I looked at the hanging tools, the cans of lubricating oil, neetsfoot oil, WD 40, hanging paintbrushes, a small American flag stuck in an empty mayonnaise jar. It had forty-nine stars. I smelled oiled machinery and leaves, the dank cement floor, the faint odor of grass and fertilizer. How many people have stood in all the tool sheds everywhere? Portifino, San Miguel Allende, Odessa? Men who escaped the house, to fix, to screw, to bolt, to mow, to shovel, to fertilize something. I heard the little pops of the oil can pressed at the bottom, the slurpy thick gush pumped into the little holes in all the tiny corners of all the lawnmowers and moving parts in my life. There was a little spill on the cement floor, and a toss of sawdust on the spill. Hand pushed lawnmower blades clicked through long summer, whirred in the air over the edge of the terrace, balked in the rocky back lot. Invisible June bugs bore a steady song through the heavy air, and never ending grass kept right on growing. Teenagers romped in their new bodies, raced through the warm nights fueled by super-electric hormones, the fresh smell of swimming and hot dogs. The chatter and shriek of their dreams echoed across all the little afternoon ponds and lakes and swimming pools everywhere. How magical tool sheds are, I thought.

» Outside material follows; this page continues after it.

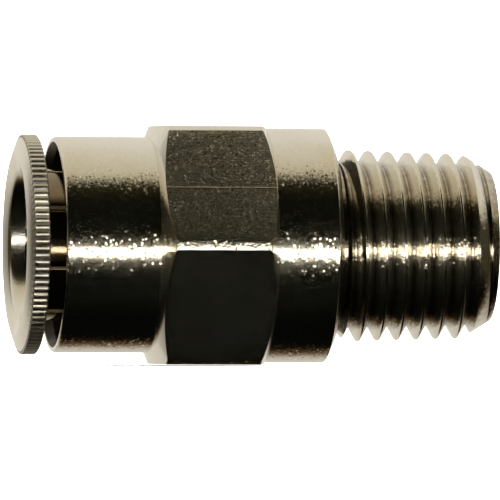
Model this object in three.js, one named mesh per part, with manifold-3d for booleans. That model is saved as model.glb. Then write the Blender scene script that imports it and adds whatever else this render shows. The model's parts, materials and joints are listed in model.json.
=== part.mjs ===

How forgiving and deadly, how seemingly cool even in summer when the spider dances its eternal ballet, wraps its fresh flies in a mad whirl of deadly ribbon along the window panes, and up into the dark beams. Now, the tool shed was leaf quiet. Cobwebs covered the window and outside I saw a small blue rubber ball lying in the wet February grass. Beyond that, birch trees. I heard the wind race low along the lawn. It rushed right at me. I turned my head and it raced off. I cupped my left hand in my right held it until both hands felt like they were the same temperature. I felt closer to home for the first time in years.